Welcome to this edition of Desktop Video News. In this issue, we take a look at video compression formats. We also learn how to 'accelerate time' in your video shots so that clouds or people move really fast in the scene.

Term Of The Week

Video Compression Format - Video compression formats are also known as codecs and many of them have been standardized by major organizations.

The ITU-T (International Telecommunications Union) is a United Nations Organization and oversees compression formats like the H.261 and H.264 formats.

Other video compression formats (e.g. the Intel Indeo and RealVideo) are not the same as the ones standardized by the international groups. However, they are also quite popular.

One thing to note about video compression formats - they are sometimes confused with 'media container formats'. A media container is essentially a file format that contains data that had been compressed using a video compression format.

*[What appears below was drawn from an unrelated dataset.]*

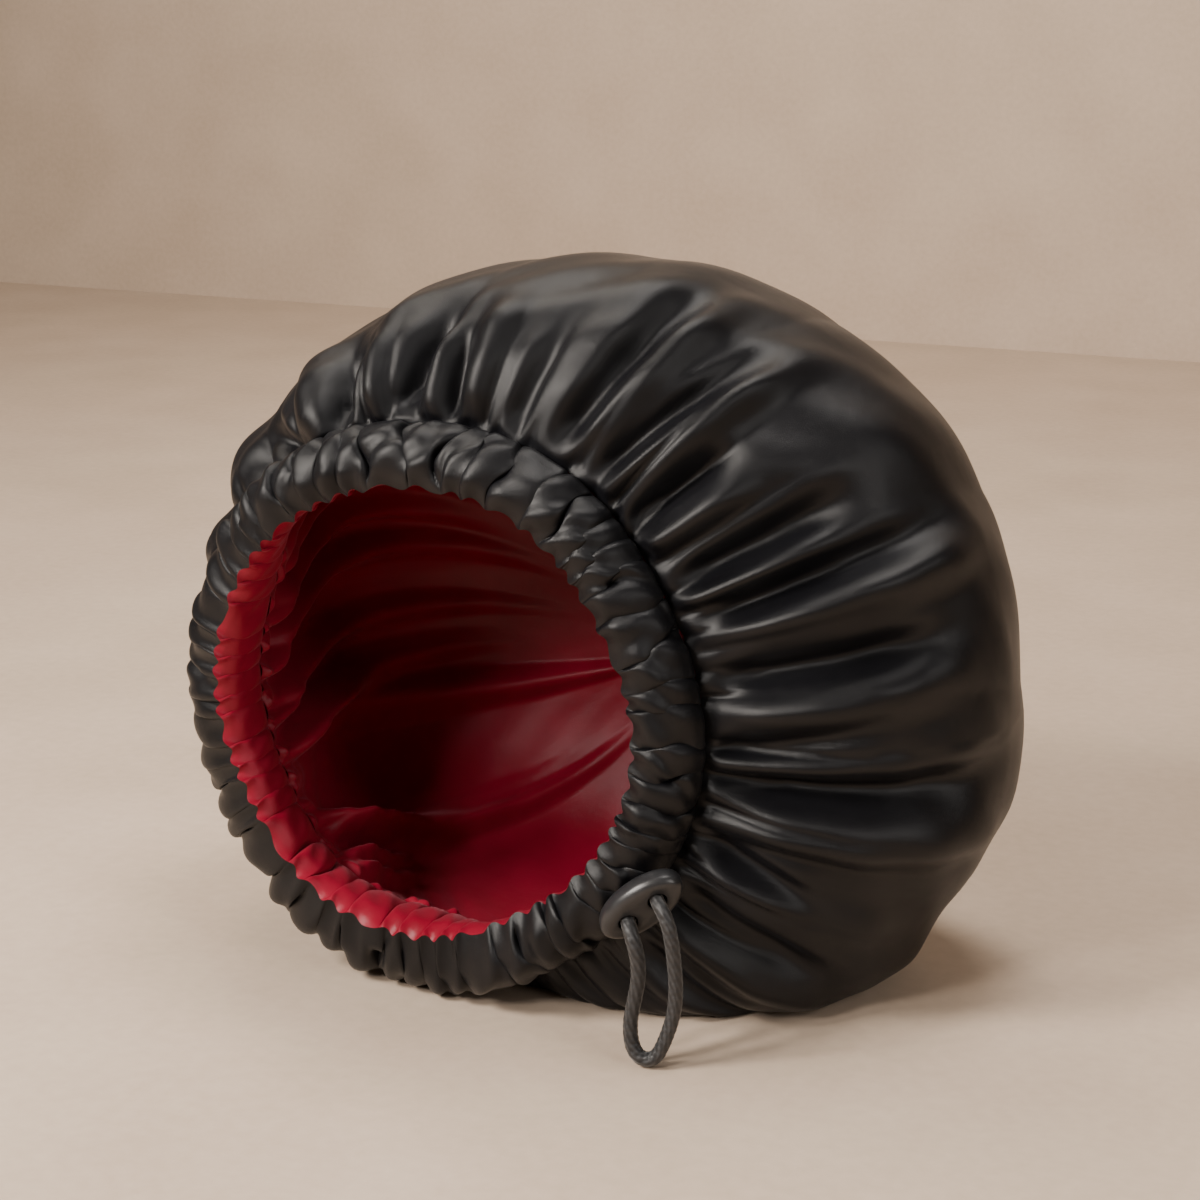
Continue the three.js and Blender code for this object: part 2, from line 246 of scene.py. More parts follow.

So it is quite distinct from a video compression format.

Tip Of The Week

Remember those TV or movie scenes where scenes are 'accelerated' to indicate the passage of time? I remember CNN showing some 'accelerated clouds' and 'accelerated city traffic' to give an impression of passing time. A fast motion is also great for showing the progression of a project. For example, if you're shooting a video of someone building a house, keep your video camera fixed on that house as it is being constructed. When editing simply speed it all up to show the entire process in a matter of minutes or seconds. I'm sure you've seen scenes like these on TV which have been used to good effect.